Ich wiederhole mich, aber Kommunikation ist die Basis jeder guten Beziehung. Solange man nicht in der Lage ist, die Karten auf den Tisch zu legen und diese dann sinnbildlich zu einem gemeinsamen Blatt zusammen zu mischen, kann es – auch im Bett – nicht wirklich gut werden.

 

Rutsch mal ein Stück, liebe Unsicherheit!

 

Neben der partnerschaftlichen Seite musst du aber vielleicht auch bei dir selbst noch ein bisschen genauer hinsehen. Die Geschichte mit der Libido kann körperliche Ursachen haben. Aber auch ungünstige äußere Umstände – zu viel Stress im Job, Veränderungen im sozialen Umfeld – können dazu führen, dass die Lust sich nicht mehr so leicht anfachen lässt. Und dann mag es da noch Gründe geben, die dich auch unabhängig vom Sex verunsichern.
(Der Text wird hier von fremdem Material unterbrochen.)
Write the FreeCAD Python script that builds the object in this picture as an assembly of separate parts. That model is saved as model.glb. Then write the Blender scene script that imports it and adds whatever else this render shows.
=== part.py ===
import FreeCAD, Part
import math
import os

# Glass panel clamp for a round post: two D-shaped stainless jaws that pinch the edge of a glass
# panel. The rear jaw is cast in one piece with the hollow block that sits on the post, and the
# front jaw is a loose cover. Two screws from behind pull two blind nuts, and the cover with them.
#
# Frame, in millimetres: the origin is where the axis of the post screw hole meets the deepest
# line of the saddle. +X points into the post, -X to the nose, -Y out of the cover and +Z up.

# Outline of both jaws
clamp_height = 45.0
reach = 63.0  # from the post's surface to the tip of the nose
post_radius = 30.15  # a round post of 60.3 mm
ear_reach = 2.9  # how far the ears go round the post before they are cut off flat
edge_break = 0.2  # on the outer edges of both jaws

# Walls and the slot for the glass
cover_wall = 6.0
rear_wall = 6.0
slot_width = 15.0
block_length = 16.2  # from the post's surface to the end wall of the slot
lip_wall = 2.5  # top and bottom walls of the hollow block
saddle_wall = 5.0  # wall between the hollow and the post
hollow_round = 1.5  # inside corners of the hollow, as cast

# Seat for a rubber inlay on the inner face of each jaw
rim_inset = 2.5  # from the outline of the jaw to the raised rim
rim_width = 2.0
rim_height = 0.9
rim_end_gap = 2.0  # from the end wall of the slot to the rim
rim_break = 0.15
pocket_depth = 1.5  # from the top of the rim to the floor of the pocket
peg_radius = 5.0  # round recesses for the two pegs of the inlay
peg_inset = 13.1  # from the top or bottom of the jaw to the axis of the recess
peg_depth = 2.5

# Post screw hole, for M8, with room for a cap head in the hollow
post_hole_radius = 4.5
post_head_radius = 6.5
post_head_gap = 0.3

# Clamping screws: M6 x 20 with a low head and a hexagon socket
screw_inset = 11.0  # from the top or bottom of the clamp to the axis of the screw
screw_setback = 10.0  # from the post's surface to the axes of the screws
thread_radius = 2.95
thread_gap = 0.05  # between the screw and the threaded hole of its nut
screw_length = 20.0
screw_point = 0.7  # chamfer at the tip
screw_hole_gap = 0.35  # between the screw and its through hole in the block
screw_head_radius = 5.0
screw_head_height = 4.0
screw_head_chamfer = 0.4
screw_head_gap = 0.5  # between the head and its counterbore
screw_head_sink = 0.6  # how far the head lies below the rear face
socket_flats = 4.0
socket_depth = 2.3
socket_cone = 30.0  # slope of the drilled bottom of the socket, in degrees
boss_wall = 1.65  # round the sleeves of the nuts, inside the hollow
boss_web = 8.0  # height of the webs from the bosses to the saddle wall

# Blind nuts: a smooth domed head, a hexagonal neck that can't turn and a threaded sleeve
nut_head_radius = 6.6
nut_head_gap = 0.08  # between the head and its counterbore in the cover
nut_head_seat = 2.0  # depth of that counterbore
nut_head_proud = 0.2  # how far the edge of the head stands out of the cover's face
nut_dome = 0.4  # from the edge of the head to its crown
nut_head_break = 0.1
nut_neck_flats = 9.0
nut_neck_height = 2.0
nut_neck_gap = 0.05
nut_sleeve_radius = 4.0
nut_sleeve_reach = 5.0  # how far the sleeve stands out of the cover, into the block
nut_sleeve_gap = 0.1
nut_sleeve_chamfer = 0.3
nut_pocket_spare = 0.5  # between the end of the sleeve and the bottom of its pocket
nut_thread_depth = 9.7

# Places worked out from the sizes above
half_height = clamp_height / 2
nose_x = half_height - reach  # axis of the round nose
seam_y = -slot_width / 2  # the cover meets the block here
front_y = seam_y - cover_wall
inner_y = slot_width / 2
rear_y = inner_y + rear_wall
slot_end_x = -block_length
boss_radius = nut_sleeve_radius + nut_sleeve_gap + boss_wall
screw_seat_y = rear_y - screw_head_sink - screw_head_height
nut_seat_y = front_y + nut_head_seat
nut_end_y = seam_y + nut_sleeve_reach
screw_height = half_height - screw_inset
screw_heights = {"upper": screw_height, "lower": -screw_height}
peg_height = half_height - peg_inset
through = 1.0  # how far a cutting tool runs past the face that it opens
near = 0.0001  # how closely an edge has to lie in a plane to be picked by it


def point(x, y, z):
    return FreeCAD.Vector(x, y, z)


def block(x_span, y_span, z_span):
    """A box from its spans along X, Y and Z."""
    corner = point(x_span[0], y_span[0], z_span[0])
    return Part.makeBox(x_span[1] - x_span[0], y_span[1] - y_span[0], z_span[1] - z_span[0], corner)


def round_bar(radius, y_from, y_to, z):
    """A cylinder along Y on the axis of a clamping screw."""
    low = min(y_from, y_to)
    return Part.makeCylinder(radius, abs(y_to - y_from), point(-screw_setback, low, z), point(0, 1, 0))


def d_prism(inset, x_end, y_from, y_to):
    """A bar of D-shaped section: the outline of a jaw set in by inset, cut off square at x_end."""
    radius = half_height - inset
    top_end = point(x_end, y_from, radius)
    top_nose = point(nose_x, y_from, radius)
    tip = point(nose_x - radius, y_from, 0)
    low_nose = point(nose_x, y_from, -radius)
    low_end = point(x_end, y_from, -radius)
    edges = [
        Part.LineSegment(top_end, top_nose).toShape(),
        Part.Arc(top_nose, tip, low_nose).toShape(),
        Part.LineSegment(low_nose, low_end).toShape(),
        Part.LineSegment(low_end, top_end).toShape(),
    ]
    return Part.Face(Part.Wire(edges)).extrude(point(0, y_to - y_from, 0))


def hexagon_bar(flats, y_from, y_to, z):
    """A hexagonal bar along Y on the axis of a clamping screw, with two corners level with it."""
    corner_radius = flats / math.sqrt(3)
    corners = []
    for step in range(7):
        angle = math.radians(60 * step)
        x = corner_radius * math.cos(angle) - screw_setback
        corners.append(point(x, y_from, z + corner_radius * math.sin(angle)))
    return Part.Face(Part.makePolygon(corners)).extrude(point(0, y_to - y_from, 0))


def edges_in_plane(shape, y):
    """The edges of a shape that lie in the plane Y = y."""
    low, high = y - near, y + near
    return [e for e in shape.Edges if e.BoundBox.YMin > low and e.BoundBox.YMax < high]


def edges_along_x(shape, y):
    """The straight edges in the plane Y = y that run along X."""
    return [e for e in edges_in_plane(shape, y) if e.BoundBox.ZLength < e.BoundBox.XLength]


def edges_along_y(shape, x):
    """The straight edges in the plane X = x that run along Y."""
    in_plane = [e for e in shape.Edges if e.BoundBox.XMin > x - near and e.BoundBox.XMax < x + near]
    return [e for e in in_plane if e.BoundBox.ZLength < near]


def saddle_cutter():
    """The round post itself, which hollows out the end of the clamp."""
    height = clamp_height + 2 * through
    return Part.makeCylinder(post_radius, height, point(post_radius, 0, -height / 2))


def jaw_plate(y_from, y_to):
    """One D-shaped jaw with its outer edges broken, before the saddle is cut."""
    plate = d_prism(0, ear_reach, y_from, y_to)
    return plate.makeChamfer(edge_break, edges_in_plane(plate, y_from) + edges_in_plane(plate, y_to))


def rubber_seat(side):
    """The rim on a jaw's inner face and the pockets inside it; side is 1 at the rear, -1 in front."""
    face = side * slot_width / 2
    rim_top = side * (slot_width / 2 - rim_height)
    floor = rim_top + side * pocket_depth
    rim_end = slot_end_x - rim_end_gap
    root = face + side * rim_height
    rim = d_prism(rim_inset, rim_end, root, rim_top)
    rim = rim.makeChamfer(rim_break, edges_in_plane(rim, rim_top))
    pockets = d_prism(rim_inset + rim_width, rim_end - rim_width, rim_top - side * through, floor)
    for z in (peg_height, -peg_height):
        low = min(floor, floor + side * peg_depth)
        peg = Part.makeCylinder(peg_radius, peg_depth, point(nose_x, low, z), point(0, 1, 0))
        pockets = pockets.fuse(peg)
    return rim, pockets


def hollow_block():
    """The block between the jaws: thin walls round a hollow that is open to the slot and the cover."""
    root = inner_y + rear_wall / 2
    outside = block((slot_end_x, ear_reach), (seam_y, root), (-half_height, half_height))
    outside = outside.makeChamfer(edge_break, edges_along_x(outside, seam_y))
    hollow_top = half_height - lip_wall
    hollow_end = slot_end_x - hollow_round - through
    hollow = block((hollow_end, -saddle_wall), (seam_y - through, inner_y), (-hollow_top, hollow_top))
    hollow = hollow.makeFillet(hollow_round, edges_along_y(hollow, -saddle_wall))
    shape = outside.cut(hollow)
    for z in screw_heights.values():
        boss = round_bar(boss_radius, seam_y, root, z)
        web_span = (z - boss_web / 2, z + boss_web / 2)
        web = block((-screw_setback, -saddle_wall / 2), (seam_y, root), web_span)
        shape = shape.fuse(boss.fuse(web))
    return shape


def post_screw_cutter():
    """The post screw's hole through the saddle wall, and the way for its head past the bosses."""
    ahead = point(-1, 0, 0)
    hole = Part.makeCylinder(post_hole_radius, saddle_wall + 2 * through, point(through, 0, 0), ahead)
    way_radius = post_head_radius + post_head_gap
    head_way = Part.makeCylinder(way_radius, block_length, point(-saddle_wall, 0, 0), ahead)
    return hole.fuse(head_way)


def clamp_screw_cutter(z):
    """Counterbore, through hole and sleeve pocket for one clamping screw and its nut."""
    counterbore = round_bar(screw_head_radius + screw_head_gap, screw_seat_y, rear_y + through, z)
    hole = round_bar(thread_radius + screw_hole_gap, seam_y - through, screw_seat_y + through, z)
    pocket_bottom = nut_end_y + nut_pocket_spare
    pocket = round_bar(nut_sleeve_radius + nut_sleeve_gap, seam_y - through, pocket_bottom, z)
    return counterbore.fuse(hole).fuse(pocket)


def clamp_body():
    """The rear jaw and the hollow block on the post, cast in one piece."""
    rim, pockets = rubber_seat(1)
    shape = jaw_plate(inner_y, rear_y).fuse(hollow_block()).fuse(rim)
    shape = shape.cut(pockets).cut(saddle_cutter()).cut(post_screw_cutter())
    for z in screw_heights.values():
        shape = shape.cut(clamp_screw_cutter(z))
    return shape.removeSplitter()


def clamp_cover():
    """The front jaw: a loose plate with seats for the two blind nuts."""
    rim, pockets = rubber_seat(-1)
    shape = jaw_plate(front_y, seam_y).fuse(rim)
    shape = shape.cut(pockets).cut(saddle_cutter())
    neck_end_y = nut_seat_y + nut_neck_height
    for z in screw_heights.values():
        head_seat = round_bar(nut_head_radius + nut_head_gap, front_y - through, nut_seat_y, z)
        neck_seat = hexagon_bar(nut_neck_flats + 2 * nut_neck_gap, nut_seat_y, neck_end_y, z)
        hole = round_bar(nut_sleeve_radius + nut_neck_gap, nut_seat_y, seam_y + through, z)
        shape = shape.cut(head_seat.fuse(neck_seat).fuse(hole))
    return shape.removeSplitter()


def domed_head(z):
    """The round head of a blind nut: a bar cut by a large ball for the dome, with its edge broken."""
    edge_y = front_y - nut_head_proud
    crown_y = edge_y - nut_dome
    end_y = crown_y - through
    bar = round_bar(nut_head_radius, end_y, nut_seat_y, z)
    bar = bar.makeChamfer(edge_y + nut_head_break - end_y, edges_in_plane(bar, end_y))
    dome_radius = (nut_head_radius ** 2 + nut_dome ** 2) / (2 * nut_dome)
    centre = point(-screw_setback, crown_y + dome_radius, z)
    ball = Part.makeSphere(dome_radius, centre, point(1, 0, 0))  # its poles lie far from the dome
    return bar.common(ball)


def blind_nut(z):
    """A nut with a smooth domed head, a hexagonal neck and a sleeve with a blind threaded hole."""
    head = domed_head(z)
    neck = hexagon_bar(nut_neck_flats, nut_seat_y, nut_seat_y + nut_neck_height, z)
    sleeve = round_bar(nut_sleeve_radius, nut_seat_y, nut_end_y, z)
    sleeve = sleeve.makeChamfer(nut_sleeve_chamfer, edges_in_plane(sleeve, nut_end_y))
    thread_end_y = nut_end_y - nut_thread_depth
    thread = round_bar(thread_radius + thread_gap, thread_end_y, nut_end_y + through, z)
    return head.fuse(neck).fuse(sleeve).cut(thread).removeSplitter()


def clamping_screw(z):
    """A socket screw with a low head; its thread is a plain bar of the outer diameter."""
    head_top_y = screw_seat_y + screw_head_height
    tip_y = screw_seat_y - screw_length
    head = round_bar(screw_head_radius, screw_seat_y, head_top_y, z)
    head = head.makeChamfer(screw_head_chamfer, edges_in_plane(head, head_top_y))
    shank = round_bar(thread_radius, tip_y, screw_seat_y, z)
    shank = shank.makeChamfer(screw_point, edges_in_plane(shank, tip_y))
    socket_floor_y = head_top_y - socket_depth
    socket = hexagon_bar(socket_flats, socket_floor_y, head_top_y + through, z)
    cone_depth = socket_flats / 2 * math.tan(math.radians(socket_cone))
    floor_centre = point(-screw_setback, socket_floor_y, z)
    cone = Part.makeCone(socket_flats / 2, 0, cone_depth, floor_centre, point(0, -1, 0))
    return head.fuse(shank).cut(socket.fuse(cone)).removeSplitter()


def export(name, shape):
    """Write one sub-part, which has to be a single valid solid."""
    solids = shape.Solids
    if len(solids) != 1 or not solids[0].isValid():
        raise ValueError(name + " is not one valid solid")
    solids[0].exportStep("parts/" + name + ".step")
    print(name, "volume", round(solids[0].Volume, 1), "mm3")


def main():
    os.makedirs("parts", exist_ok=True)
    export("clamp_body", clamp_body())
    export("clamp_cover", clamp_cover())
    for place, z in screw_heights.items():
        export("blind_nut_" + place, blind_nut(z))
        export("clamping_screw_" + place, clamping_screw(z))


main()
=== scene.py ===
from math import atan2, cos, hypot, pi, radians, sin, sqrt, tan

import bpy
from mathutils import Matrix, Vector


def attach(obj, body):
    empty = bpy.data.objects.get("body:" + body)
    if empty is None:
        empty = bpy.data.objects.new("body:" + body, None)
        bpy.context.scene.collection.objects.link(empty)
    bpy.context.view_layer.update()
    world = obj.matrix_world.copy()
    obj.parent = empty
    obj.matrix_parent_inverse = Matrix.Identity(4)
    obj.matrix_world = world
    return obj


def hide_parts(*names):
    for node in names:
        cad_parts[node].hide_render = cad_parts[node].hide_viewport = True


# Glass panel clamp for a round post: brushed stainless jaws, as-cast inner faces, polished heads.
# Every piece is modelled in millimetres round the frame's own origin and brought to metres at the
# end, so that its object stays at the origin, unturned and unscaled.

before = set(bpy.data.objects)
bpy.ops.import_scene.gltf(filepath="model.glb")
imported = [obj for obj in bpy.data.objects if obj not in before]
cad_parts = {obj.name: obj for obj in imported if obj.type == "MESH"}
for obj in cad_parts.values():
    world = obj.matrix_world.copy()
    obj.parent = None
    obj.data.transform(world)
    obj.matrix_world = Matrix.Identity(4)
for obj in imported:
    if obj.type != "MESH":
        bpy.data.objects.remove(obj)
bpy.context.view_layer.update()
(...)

Wie wohl du dich mit deinem Körper fühlst zum Beispiel, oder auch Ängste, die dich schon länger verunsichern. Nimm dir Zeit, gut in dich hineinzuhorchen. Schreib dir vielleicht auf, was du dabei findest, geh an, was sich bearbeiten lässt, freunde dich aber auch mit der einen oder anderen Schwäche an! Einige Schwächen als Teil von sich selbst zu akzeptieren, kann einen langfristig in jedem Fall stärker machen… Achtsamkeit rockt.

Wie auch immer du das dann anstellst, das schlechte Gefühl hat dich nicht in der Hand. Es ist schon anders herum. Also trau dich auch so zu handeln!